E il Rosso, poi, mette… allegria. Il colore del sangue. Che pulsa nelle vene. Che ti fa sentire la vita che scorre.
Ardere. Pulsare. Vivere, alla fine. Antitesi al grigiore del mondo circostante…
Il Blu. Intenso. Elettrico, come si dice talvolta. Il colore del ghiaccio. Però infonde calma. Serenità. Il gioco cromatico fra rosso e blu, nella luci dell’albero di Natale, nelle decorazioni, ha questo scopo. Farti passare da uno stato di eccitazione della vita, dal pulsare feroce del sangue, alla calma più profonda.
Una tecnica dei monaci tibetani. Concentrarsi sul rosso. Uno straccio impregnato di tintura. Poi, quando ci si è identificati con il colore, passare ad un altro straccio. Blu. E cosi via. Sino a raggiungere una sorta di atarassia. Che non è assenza di passioni, bensì sublimazione delle stesse.
Nella moderna psicologia vi è una qualche memoria di questo. Il gioco fra i due colori viene, talvolta, utilizzato per portare al rilassamento un “paziente” troppo agitato. Però è andato perduto il senso ultimo di tale cosa. Che non è stare tranquilli e riposare. Anche se chiunque sa che dormire in una stanza blu rilassa. Facilita il sonno…. I monaci, i seguaci dei tantra, la utilizzavano per ben altro. Depurazione dalle passioni. O, meglio ancora, metamorfosi di queste. Che divengono, una volta che la mente e il cuore riposano in una quiete profonda, conoscenza. Non intellettuale o astratta, però.
Infine, l’oro. Dominante in questi giorni. L’oro che risalta sul bianco. Che viene generato dal blu. Che scaturisce, come raggi di luce dal rosso. Provate a fissare un fuoco. La fiamma è rossa, più scura alla base, dove contrasta col nero nella brace. Nero, il colore, il non colore, della notte. Della Tenebra. Man mano che ascende, la fiamma diventa però sempre più chiara. Si purifica e si fa oro. È quello che vediamo in natura. O meglio, che potremmo vedere se osservassimo il sorgere del Sole. L’Aurora. O, all’opposto, il tramonto.
Ed è – tanto per dare fiato alle mie, inutili, passioni da vecchio erudito – l’atanòr. Il fornello con cui gli alchimisti riproducevano, nei loro laboratori, i processi naturali.

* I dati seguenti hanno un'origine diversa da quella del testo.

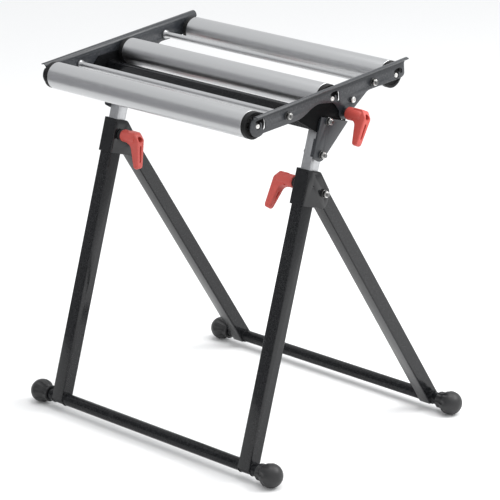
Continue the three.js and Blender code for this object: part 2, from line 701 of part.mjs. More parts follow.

Che dovevano culminare nella produzione dell’Oro Filosofico.
Il Paradiso di Dante è un trionfo del colore oro. Come i cieli, affrescati dal suo conterraneo, e probabilmente amico, Giotto.
I colori delle Feste, i colori del Natale… colori interiori, anche se li possiamo scorgere in natura. Per trovarli, sperimentarli, bisogna scendere nella oscurità del cuore. Come il Sole, nella lunga notte che precede il Solstizio.
Sono…i colori del buio.
Ma questo è il titolo del romanzo, più erotico e tormentato, di Mishima…. dovrei parlarne….ma sta arrivando l’alba fredda di questo sabato di dicembre. Un’alba oscura, se non fosse per la neve, che tutto imbianca. Tutto rende silente e luminoso.